### [Set exercise]
The data below is to be returned in full and exactly.
____ Information provided
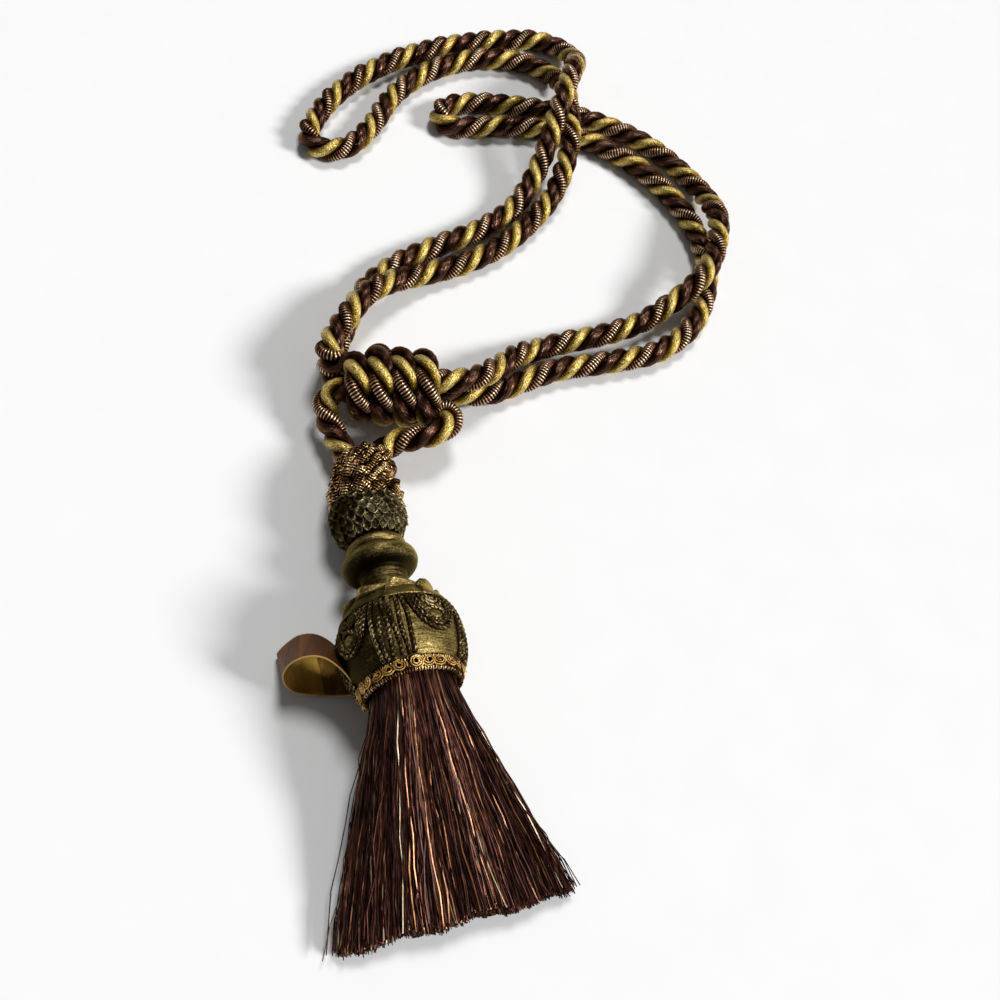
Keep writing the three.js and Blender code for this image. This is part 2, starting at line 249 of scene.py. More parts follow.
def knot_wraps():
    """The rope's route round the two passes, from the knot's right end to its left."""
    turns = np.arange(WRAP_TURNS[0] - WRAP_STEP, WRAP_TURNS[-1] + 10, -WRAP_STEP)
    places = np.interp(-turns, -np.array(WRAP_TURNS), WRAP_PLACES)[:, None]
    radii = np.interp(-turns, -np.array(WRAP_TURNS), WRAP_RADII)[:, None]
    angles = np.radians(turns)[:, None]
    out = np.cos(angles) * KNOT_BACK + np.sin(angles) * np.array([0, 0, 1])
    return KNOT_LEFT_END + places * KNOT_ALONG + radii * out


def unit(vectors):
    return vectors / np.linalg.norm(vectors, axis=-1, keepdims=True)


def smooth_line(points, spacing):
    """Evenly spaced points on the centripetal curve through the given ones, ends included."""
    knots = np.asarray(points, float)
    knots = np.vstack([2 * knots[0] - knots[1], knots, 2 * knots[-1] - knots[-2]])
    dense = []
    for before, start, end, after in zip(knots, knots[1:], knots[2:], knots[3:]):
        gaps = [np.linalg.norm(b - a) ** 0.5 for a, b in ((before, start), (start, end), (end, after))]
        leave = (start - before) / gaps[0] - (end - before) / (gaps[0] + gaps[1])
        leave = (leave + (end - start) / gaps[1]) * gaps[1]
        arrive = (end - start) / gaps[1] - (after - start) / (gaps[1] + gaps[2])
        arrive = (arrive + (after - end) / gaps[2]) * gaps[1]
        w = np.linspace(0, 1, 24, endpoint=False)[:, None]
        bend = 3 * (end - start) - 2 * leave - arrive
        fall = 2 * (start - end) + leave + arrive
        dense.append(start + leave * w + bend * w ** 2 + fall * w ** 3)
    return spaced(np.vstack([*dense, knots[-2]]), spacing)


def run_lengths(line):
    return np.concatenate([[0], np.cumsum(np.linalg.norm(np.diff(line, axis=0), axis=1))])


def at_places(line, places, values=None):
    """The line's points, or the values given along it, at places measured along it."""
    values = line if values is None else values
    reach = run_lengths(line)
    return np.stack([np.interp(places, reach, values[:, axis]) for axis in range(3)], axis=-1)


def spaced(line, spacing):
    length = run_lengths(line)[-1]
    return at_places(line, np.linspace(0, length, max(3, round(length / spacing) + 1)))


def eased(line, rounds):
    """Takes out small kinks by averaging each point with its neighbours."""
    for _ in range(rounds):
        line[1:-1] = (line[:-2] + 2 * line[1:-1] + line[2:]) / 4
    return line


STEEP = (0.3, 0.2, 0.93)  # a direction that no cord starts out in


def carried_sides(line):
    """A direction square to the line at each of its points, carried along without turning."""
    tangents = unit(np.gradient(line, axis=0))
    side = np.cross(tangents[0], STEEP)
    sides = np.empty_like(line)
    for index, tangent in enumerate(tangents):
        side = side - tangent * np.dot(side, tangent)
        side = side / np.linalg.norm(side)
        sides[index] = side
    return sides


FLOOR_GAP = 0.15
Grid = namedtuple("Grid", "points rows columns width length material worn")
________
### [Answer]
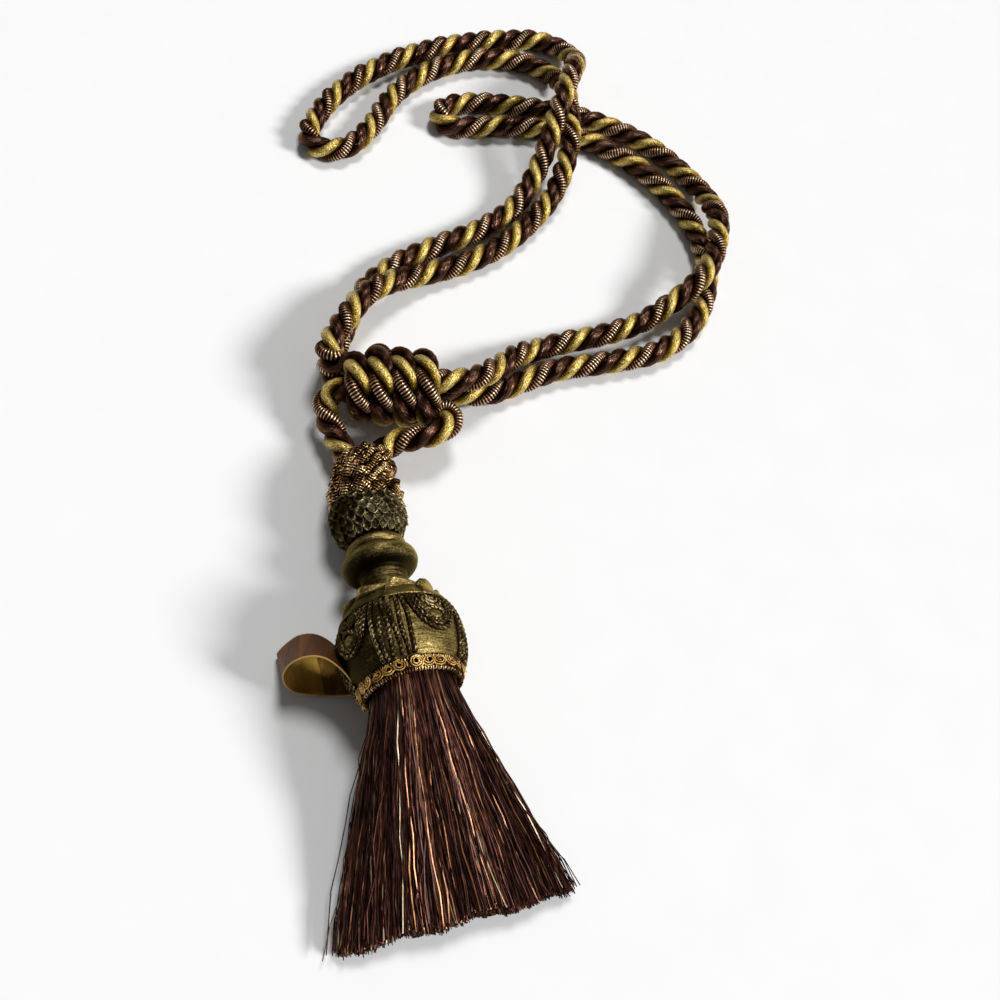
Keep writing the three.js and Blender code for this image. This is part 2, starting at line 249 of scene.py. More parts follow.
def knot_wraps():
    """The rope's route round the two passes, from the knot's right end to its left."""
    turns = np.arange(WRAP_TURNS[0] - WRAP_STEP, WRAP_TURNS[-1] + 10, -WRAP_STEP)
    places = np.interp(-turns, -np.array(WRAP_TURNS), WRAP_PLACES)[:, None]
    radii = np.interp(-turns, -np.array(WRAP_TURNS), WRAP_RADII)[:, None]
    angles = np.radians(turns)[:, None]
    out = np.cos(angles) * KNOT_BACK + np.sin(angles) * np.array([0, 0, 1])
    return KNOT_LEFT_END + places * KNOT_ALONG + radii * out


def unit(vectors):
    return vectors / np.linalg.norm(vectors, axis=-1, keepdims=True)


def smooth_line(points, spacing):
    """Evenly spaced points on the centripetal curve through the given ones, ends included."""
    knots = np.asarray(points, float)
    knots = np.vstack([2 * knots[0] - knots[1], knots, 2 * knots[-1] - knots[-2]])
    dense = []
    for before, start, end, after in zip(knots, knots[1:], knots[2:], knots[3:]):
        gaps = [np.linalg.norm(b - a) ** 0.5 for a, b in ((before, start), (start, end), (end, after))]
        leave = (start - before) / gaps[0] - (end - before) / (gaps[0] + gaps[1])
        leave = (leave + (end - start) / gaps[1]) * gaps[1]
        arrive = (end - start) / gaps[1] - (after - start) / (gaps[1] + gaps[2])
        arrive = (arrive + (after - end) / gaps[2]) * gaps[1]
        w = np.linspace(0, 1, 24, endpoint=False)[:, None]
        bend = 3 * (end - start) - 2 * leave - arrive
        fall = 2 * (start - end) + leave + arrive
        dense.append(start + leave * w + bend * w ** 2 + fall * w ** 3)
    return spaced(np.vstack([*dense, knots[-2]]), spacing)


def run_lengths(line):
    return np.concatenate([[0], np.cumsum(np.linalg.norm(np.diff(line, axis=0), axis=1))])


def at_places(line, places, values=None):
    """The line's points, or the values given along it, at places measured along it."""
    values = line if values is None else values
    reach = run_lengths(line)
    return np.stack([np.interp(places, reach, values[:, axis]) for axis in range(3)], axis=-1)


def spaced(line, spacing):
    length = run_lengths(line)[-1]
    return at_places(line, np.linspace(0, length, max(3, round(length / spacing) + 1)))


def eased(line, rounds):
    """Takes out small kinks by averaging each point with its neighbours."""
    for _ in range(rounds):
        line[1:-1] = (line[:-2] + 2 * line[1:-1] + line[2:]) / 4
    return line


STEEP = (0.3, 0.2, 0.93)  # a direction that no cord starts out in


def carried_sides(line):
    """A direction square to the line at each of its points, carried along without turning."""
    tangents = unit(np.gradient(line, axis=0))
    side = np.cross(tangents[0], STEEP)
    sides = np.empty_like(line)
    for index, tangent in enumerate(tangents):
        side = side - tangent * np.dot(side, tangent)
        side = side / np.linalg.norm(side)
        sides[index] = side
    return sides


FLOOR_GAP = 0.15
Grid = namedtuple("Grid", "points rows columns width length material worn")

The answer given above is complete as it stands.